-- A block of data --
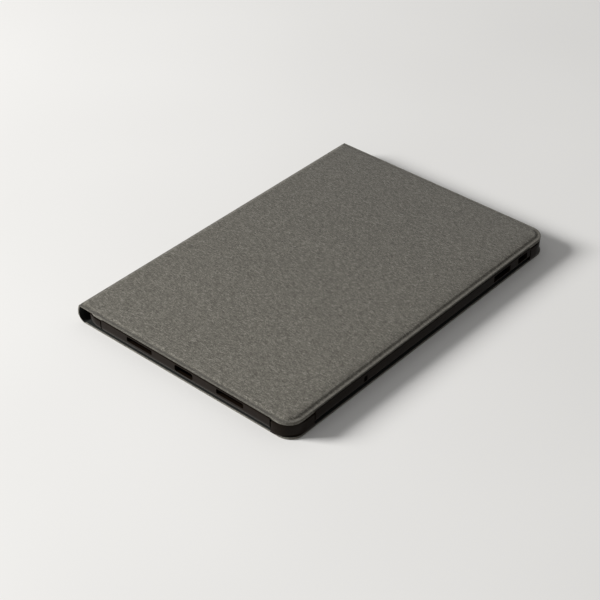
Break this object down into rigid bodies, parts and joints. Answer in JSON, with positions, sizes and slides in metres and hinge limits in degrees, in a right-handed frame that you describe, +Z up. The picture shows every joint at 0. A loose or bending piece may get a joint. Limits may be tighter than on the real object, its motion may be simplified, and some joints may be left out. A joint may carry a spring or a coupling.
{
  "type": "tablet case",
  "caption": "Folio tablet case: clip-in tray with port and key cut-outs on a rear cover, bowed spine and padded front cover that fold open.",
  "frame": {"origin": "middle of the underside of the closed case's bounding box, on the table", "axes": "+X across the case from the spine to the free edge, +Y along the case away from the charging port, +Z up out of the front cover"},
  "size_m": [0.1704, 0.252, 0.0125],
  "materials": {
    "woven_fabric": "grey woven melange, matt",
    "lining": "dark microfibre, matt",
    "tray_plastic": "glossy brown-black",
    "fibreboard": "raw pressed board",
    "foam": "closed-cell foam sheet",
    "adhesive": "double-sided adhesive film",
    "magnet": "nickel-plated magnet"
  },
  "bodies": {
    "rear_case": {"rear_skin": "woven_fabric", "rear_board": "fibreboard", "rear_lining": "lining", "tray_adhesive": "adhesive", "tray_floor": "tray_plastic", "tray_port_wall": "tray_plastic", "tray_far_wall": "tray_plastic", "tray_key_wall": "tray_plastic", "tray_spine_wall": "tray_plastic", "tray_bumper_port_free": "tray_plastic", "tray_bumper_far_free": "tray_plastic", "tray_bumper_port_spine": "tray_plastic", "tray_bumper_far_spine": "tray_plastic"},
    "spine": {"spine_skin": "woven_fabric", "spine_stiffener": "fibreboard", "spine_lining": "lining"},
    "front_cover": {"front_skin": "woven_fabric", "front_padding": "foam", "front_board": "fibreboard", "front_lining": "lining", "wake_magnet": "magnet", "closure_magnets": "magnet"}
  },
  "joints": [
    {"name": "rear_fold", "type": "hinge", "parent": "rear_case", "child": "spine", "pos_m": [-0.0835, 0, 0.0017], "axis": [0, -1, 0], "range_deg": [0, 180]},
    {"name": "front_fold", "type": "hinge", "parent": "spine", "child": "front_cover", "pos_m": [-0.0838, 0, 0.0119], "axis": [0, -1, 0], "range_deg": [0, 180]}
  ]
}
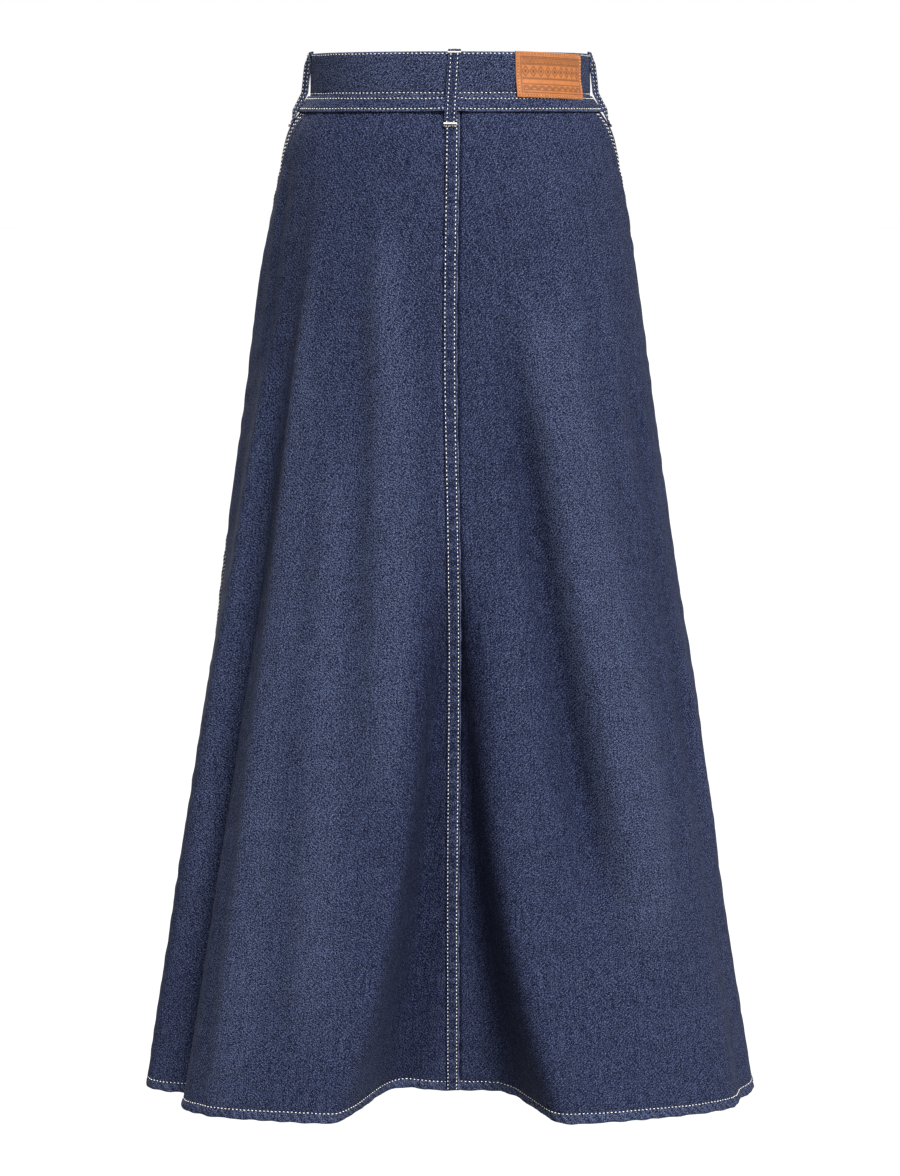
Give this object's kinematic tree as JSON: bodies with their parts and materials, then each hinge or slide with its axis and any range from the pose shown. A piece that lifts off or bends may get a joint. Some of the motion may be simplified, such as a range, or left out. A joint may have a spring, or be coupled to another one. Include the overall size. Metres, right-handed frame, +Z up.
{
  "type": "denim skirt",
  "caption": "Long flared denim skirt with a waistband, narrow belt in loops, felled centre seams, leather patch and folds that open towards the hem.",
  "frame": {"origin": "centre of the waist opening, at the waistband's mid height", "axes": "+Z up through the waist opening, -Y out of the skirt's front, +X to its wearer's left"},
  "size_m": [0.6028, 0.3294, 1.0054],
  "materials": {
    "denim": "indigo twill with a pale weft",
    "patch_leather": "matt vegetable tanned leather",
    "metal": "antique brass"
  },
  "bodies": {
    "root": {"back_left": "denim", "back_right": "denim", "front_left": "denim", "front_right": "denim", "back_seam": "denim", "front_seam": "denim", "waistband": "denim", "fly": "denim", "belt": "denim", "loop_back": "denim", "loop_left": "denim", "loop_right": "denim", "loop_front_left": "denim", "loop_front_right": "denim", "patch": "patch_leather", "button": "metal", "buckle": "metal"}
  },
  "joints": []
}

-- THE PROBLEM --
Give back all the data exactly as written.

-- ANSWER TO THIS EXERCISE --
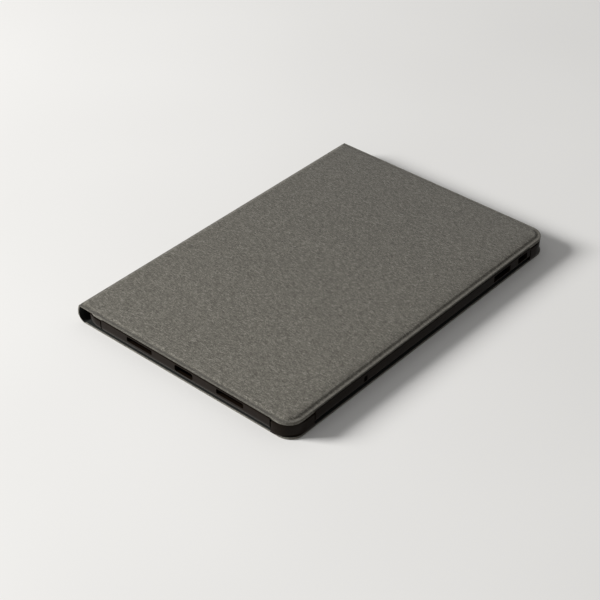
Break this object down into rigid bodies, parts and joints. Answer in JSON, with positions, sizes and slides in metres and hinge limits in degrees, in a right-handed frame that you describe, +Z up. The picture shows every joint at 0. A loose or bending piece may get a joint. Limits may be tighter than on the real object, its motion may be simplified, and some joints may be left out. A joint may carry a spring or a coupling.
{
  "type": "tablet case",
  "caption": "Folio tablet case: clip-in tray with port and key cut-outs on a rear cover, bowed spine and padded front cover that fold open.",
  "frame": {"origin": "middle of the underside of the closed case's bounding box, on the table", "axes": "+X across the case from the spine to the free edge, +Y along the case away from the charging port, +Z up out of the front cover"},
  "size_m": [0.1704, 0.252, 0.0125],
  "materials": {
    "woven_fabric": "grey woven melange, matt",
    "lining": "dark microfibre, matt",
    "tray_plastic": "glossy brown-black",
    "fibreboard": "raw pressed board",
    "foam": "closed-cell foam sheet",
    "adhesive": "double-sided adhesive film",
    "magnet": "nickel-plated magnet"
  },
  "bodies": {
    "rear_case": {"rear_skin": "woven_fabric", "rear_board": "fibreboard", "rear_lining": "lining", "tray_adhesive": "adhesive", "tray_floor": "tray_plastic", "tray_port_wall": "tray_plastic", "tray_far_wall": "tray_plastic", "tray_key_wall": "tray_plastic", "tray_spine_wall": "tray_plastic", "tray_bumper_port_free": "tray_plastic", "tray_bumper_far_free": "tray_plastic", "tray_bumper_port_spine": "tray_plastic", "tray_bumper_far_spine": "tray_plastic"},
    "spine": {"spine_skin": "woven_fabric", "spine_stiffener": "fibreboard", "spine_lining": "lining"},
    "front_cover": {"front_skin": "woven_fabric", "front_padding": "foam", "front_board": "fibreboard", "front_lining": "lining", "wake_magnet": "magnet", "closure_magnets": "magnet"}
  },
  "joints": [
    {"name": "rear_fold", "type": "hinge", "parent": "rear_case", "child": "spine", "pos_m": [-0.0835, 0, 0.0017], "axis": [0, -1, 0], "range_deg": [0, 180]},
    {"name": "front_fold", "type": "hinge", "parent": "spine", "child": "front_cover", "pos_m": [-0.0838, 0, 0.0119], "axis": [0, -1, 0], "range_deg": [0, 180]}
  ]
}
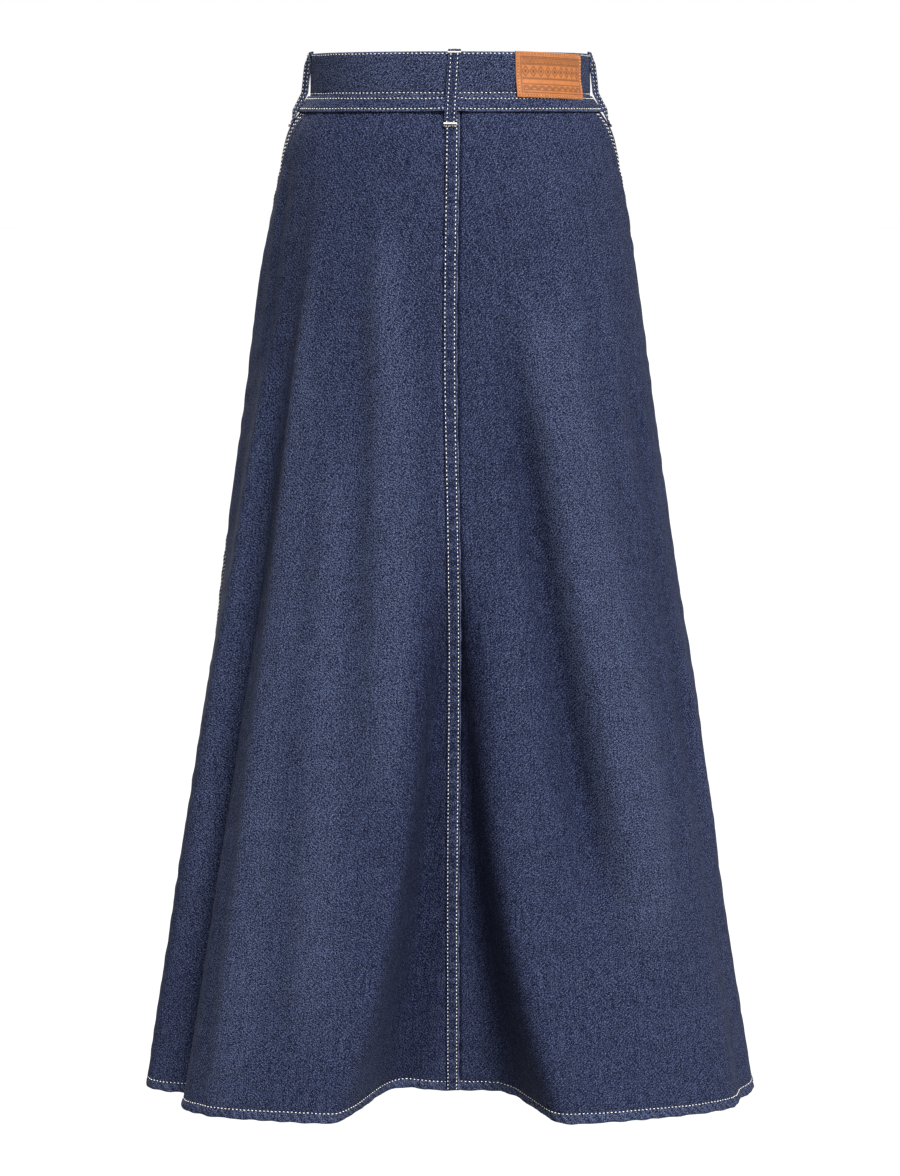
Give this object's kinematic tree as JSON: bodies with their parts and materials, then each hinge or slide with its axis and any range from the pose shown. A piece that lifts off or bends may get a joint. Some of the motion may be simplified, such as a range, or left out. A joint may have a spring, or be coupled to another one. Include the overall size. Metres, right-handed frame, +Z up.
{
  "type": "denim skirt",
  "caption": "Long flared denim skirt with a waistband, narrow belt in loops, felled centre seams, leather patch and folds that open towards the hem.",
  "frame": {"origin": "centre of the waist opening, at the waistband's mid height", "axes": "+Z up through the waist opening, -Y out of the skirt's front, +X to its wearer's left"},
  "size_m": [0.6028, 0.3294, 1.0054],
  "materials": {
    "denim": "indigo twill with a pale weft",
    "patch_leather": "matt vegetable tanned leather",
    "metal": "antique brass"
  },
  "bodies": {
    "root": {"back_left": "denim", "back_right": "denim", "front_left": "denim", "front_right": "denim", "back_seam": "denim", "front_seam": "denim", "waistband": "denim", "fly": "denim", "belt": "denim", "loop_back": "denim", "loop_left": "denim", "loop_right": "denim", "loop_front_left": "denim", "loop_front_right": "denim", "patch": "patch_leather", "button": "metal", "buckle": "metal"}
  },
  "joints": []
}